(Recorded data)
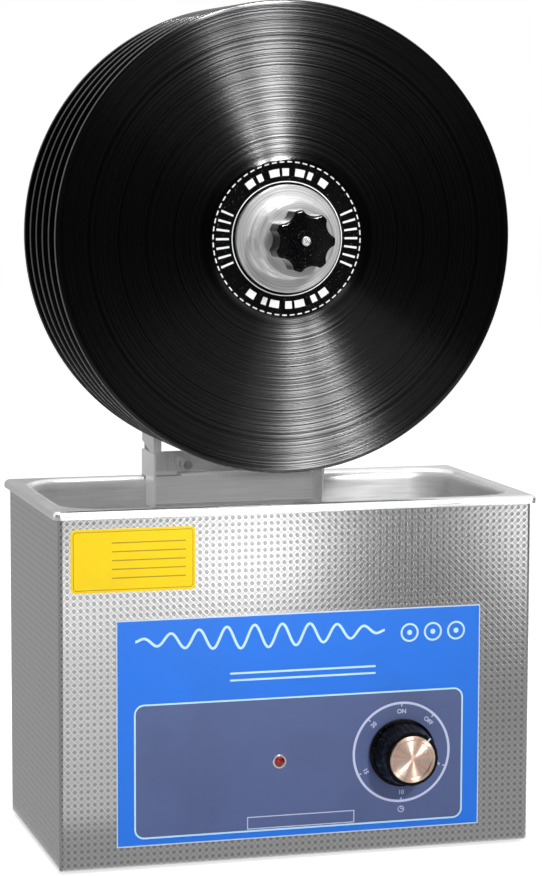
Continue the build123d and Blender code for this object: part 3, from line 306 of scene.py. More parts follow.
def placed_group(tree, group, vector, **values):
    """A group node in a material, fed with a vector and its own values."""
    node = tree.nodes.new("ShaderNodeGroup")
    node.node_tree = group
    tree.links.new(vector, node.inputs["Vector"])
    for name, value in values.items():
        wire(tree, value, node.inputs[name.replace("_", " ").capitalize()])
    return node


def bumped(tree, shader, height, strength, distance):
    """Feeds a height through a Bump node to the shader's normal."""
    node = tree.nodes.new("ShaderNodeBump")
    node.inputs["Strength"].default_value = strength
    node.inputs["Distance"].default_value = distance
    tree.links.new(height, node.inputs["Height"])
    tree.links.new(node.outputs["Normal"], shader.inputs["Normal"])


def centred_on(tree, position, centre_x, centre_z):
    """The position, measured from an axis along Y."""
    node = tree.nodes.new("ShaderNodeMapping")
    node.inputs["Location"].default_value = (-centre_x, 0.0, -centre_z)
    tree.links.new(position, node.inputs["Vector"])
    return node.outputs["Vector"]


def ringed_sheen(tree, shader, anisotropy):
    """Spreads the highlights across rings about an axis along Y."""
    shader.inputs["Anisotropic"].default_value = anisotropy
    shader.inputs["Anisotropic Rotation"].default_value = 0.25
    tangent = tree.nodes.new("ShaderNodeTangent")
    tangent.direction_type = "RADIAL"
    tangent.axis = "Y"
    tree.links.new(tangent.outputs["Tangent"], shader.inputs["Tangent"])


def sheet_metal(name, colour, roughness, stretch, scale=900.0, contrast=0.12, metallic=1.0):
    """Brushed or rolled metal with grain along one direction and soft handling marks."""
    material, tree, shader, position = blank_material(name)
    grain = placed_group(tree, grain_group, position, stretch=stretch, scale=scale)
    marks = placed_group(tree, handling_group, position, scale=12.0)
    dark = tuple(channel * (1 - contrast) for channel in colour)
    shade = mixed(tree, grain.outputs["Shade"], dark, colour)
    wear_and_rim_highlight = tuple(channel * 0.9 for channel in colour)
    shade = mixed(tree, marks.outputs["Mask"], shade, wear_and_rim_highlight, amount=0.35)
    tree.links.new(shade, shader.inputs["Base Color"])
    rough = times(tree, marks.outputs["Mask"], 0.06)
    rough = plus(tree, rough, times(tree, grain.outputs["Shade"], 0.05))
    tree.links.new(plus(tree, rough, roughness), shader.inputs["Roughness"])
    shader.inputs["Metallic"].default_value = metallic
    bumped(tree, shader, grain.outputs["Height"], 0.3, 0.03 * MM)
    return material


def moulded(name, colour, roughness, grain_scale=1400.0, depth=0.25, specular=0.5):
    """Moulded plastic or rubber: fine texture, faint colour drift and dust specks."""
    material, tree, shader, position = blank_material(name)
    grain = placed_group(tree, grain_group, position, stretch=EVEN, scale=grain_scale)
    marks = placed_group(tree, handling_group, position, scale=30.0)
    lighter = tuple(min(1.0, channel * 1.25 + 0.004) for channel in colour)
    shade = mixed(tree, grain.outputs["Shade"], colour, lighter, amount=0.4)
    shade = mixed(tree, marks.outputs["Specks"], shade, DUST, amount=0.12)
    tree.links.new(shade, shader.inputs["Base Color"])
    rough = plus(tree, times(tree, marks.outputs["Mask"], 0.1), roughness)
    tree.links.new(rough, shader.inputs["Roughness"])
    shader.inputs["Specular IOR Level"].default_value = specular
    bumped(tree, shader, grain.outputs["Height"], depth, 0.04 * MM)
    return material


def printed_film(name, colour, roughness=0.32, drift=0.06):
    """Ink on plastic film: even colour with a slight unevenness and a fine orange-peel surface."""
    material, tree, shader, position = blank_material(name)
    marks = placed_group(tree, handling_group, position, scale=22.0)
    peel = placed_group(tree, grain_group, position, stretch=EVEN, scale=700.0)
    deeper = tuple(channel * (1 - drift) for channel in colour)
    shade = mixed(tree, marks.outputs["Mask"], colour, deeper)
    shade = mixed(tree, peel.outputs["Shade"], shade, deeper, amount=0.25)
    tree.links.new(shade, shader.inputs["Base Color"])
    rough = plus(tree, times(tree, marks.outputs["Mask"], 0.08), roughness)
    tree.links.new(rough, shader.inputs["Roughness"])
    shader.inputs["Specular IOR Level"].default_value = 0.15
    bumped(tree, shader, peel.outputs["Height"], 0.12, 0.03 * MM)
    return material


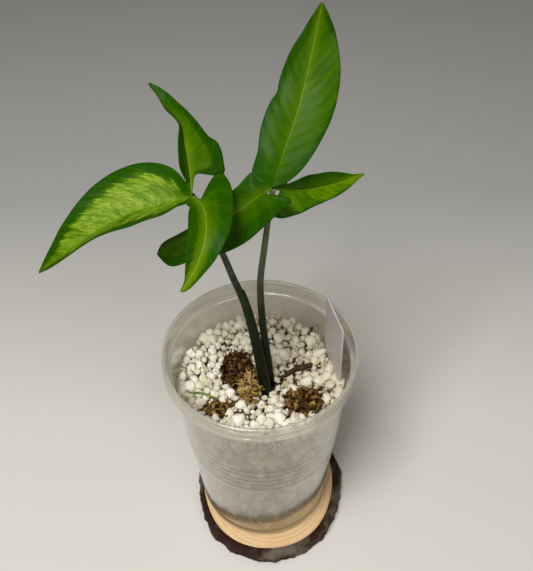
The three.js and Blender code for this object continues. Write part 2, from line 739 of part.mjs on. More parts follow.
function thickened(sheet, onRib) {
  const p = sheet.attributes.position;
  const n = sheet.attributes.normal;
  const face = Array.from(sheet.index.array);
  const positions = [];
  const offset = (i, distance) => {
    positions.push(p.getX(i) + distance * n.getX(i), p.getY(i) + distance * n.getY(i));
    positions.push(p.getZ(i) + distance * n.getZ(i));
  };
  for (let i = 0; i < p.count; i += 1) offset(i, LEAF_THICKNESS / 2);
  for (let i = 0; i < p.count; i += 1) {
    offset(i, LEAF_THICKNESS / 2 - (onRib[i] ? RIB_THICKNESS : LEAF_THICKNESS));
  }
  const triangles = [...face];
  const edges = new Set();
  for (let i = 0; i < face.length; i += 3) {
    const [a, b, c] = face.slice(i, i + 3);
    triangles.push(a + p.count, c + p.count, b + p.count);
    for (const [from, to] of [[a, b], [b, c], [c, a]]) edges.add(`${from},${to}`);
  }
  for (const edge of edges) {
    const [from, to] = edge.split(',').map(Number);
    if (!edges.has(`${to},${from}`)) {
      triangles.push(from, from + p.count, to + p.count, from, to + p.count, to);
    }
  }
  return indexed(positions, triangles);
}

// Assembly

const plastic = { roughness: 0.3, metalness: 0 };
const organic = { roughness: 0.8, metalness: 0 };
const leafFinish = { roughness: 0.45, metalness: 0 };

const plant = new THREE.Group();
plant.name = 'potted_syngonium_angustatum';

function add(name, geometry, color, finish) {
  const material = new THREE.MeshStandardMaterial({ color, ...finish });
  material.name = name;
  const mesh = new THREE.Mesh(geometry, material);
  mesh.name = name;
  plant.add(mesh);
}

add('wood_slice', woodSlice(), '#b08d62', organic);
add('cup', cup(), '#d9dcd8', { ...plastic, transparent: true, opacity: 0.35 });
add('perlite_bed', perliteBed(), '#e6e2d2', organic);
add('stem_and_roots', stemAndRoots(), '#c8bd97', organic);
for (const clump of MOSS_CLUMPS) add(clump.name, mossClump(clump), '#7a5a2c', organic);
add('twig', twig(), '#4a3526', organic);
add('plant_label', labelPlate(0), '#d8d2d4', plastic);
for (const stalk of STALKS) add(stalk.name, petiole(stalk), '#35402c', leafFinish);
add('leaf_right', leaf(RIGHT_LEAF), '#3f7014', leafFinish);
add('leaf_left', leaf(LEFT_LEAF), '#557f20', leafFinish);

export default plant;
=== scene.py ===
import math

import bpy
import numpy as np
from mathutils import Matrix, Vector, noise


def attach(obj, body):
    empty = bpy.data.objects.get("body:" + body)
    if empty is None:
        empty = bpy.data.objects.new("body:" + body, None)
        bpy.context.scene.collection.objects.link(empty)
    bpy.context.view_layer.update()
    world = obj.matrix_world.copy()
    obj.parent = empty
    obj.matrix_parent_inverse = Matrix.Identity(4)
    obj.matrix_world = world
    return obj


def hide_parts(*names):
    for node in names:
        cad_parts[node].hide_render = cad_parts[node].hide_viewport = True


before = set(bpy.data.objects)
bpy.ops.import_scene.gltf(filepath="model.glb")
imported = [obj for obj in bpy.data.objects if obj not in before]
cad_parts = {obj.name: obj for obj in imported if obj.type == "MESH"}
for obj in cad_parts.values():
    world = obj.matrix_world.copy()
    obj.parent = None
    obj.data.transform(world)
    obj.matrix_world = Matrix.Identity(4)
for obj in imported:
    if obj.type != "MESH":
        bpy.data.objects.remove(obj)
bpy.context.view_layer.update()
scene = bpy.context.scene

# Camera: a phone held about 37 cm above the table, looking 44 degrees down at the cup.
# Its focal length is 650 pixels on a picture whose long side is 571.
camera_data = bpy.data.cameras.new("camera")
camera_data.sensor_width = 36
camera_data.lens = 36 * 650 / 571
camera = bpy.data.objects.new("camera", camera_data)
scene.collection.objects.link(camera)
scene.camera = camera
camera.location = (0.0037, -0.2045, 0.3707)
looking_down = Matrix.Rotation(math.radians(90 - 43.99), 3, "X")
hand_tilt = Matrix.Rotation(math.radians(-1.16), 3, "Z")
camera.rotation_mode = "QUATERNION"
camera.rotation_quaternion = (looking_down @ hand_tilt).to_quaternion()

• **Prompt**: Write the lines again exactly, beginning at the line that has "0.3, metalness: 0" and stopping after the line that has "imported = [obj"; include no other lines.

• **Answer to the problem**:
const plastic = { roughness: 0.3, metalness: 0 };
const organic = { roughness: 0.8, metalness: 0 };
const leafFinish = { roughness: 0.45, metalness: 0 };

const plant = new THREE.Group();
plant.name = 'potted_syngonium_angustatum';

function add(name, geometry, color, finish) {
  const material = new THREE.MeshStandardMaterial({ color, ...finish });
  material.name = name;
  const mesh = new THREE.Mesh(geometry, material);
  mesh.name = name;
  plant.add(mesh);
}

add('wood_slice', woodSlice(), '#b08d62', organic);
add('cup', cup(), '#d9dcd8', { ...plastic, transparent: true, opacity: 0.35 });
add('perlite_bed', perliteBed(), '#e6e2d2', organic);
add('stem_and_roots', stemAndRoots(), '#c8bd97', organic);
for (const clump of MOSS_CLUMPS) add(clump.name, mossClump(clump), '#7a5a2c', organic);
add('twig', twig(), '#4a3526', organic);
add('plant_label', labelPlate(0), '#d8d2d4', plastic);
for (const stalk of STALKS) add(stalk.name, petiole(stalk), '#35402c', leafFinish);
add('leaf_right', leaf(RIGHT_LEAF), '#3f7014', leafFinish);
add('leaf_left', leaf(LEFT_LEAF), '#557f20', leafFinish);

export default plant;
=== scene.py ===
import math

import bpy
import numpy as np
from mathutils import Matrix, Vector, noise


def attach(obj, body):
    empty = bpy.data.objects.get("body:" + body)
    if empty is None:
        empty = bpy.data.objects.new("body:" + body, None)
        bpy.context.scene.collection.objects.link(empty)
    bpy.context.view_layer.update()
    world = obj.matrix_world.copy()
    obj.parent = empty
    obj.matrix_parent_inverse = Matrix.Identity(4)
    obj.matrix_world = world
    return obj


def hide_parts(*names):
    for node in names:
        cad_parts[node].hide_render = cad_parts[node].hide_viewport = True


before = set(bpy.data.objects)
bpy.ops.import_scene.gltf(filepath="model.glb")
imported = [obj for obj in bpy.data.objects if obj not in before]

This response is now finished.